Upon the site stands the new cathedral, built 1791, and modeled upon the Madeleine of Paris.
The Franciscans were already established in the country before the foundation of the city, and there is evidence that the church and convent of Mercy in charge of the Fathers of Mercy until 1821, were standing when Garay founded the hospital of Saint Martin, in the neighborhood.
The present church of the Franciscans dates from 1731; their library of 7,000 volumes is open to the public.
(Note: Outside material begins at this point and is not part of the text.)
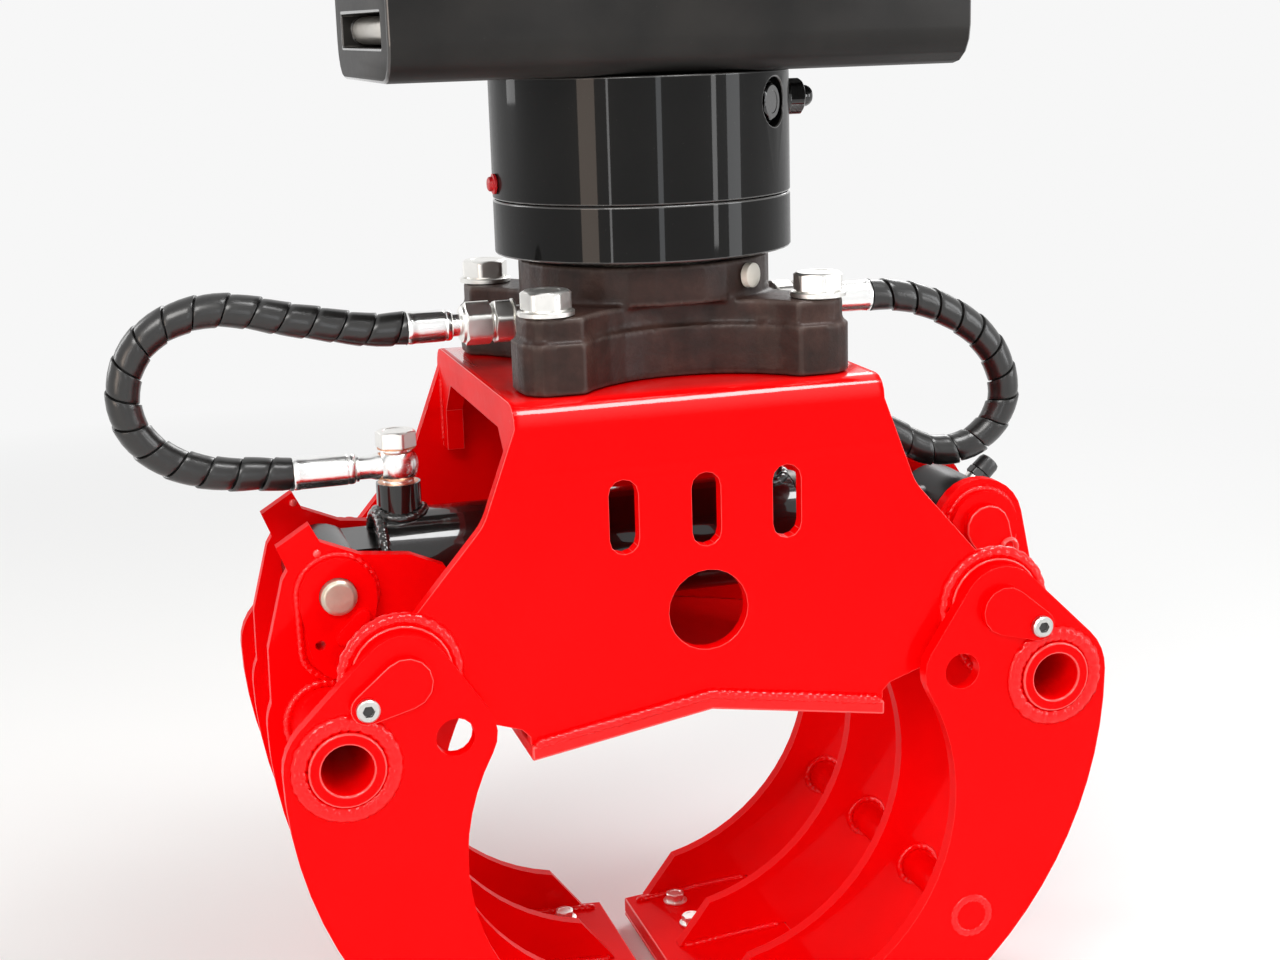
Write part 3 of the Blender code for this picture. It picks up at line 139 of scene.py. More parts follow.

The Jesuits, pioneers in educational work in Buenos Aires, brought architects from Europe to erect the church of Saint Ignatius, 1722, and resided here until their expulsion, 1767; returning later, they built the church of the Saviour, 1872, and now conduct a college in connection with it.
Other notable buildings are the Dominican church and the chapels of Mount Carmel and of the Passionists.
In 1855 the city was raised to an archiepiscopal see.
The Catholic University was founded in 1910, and in 1915 the seminary was authorized to confer degrees in philosophy and theology.
A national Eucharistic Congress was held here, 1916.